In June 1945, Hildebrand, his wife, and twenty boxes of art were captured by U.S. Army forces in a small town outside of Bamberg. Under interrogation, Hildebrand convinced American authorities that the paper trail of his art transactions had been destroyed during the fire-bombing of Dresden, and that most of his works had been acquired “lawfully.” He then used his Jewish heritage to frame himself as a victim of Nazism, rather than a collaborator. Facing two denazification trials, he was twice-exonerated, telling the court that his wealth increase was due purely to his artistic expertise, rather than circumstances of war and occupation. Free of the “taint” of Nazism, and like many mid-level collaborators in the postwar era, Hildebrand went on to build a respectable career as an exhibition manager, collector, and dealer. Upon his death in 1956, he was celebrated in the German press as a champion of modern art. Following his wife’s death in 1964, his collection of art passed to Cornelius, in whose possession it remained until his death in 2014.
Ultimately, Hoffmann and Kuhn present an exhaustively researched study of a man who got caught up in the mechanisms of Nazism, playing them to “survive” until “survival” morphed into something more nefarious. Understandably, the biography refuses to make a final judgment on Hildebrand’s activities. Further books on the Gurlitts and their collection, of which there will doubtless be several, might bring in larger questions regarding the failures of denazification, and the privileging (to political ends) of Modernist and non-figurative art in West German postwar. Perhaps the grey areas presented in the story of the Gurlitt family have become easier to fathom as we face our own reckoning with contemporary questions of collaboration, and using the government for personal enrichment at the expense of those not privileged – or bankrupt – enough to do the same.

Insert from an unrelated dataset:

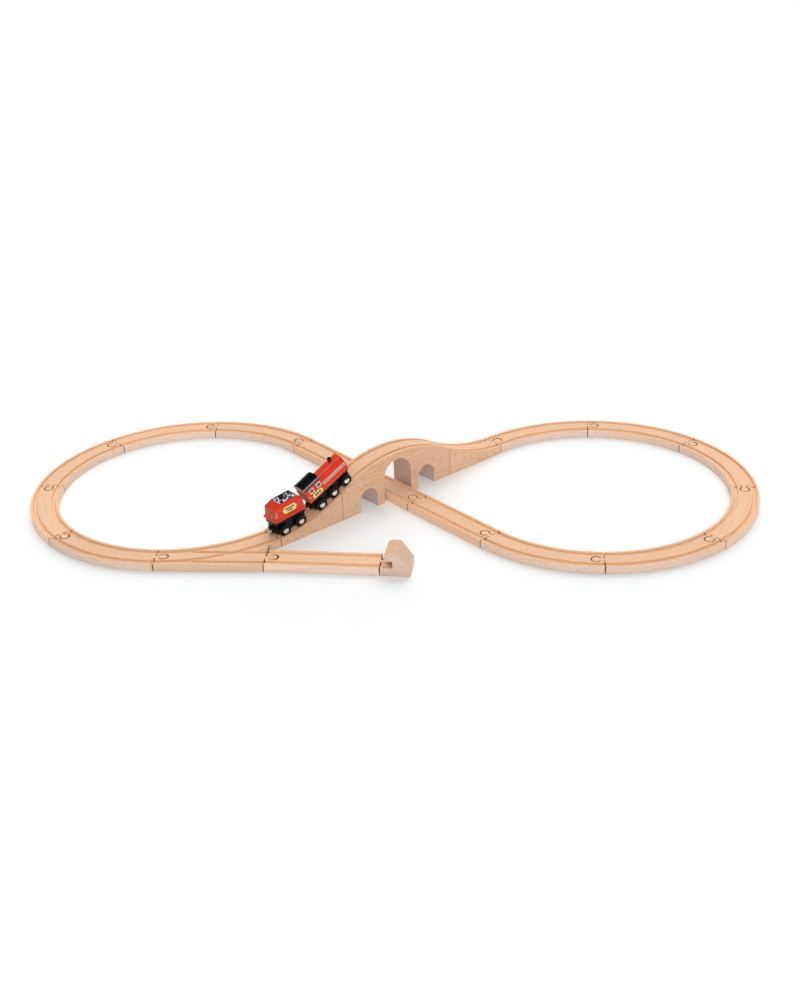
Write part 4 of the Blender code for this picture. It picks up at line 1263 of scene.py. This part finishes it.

Jennifer Gramer recently defended her dissertation, “Monuments of German Baseness”: The Legacy of Nazi-Era Art in Germany and the United States from 1945 to the Present, in the Department of History at the University of Wisconsin-Madison. Her research focuses on the afterlife of art, architecture, and cultural relics relating to Nazism in post-1945 Germany, and how memories and treatment of these physical objects by governmental and cultural institutions have shaped the concept of “coming to terms with the past” in postwar Germany. Her research has been supported by fellowships from the Fulbright Program, the DAAD, and the Mellon Foundation. Jennifer also holds an MA from the University of Wisconsin-Madison, and a BA in History and Art History from Syracuse University.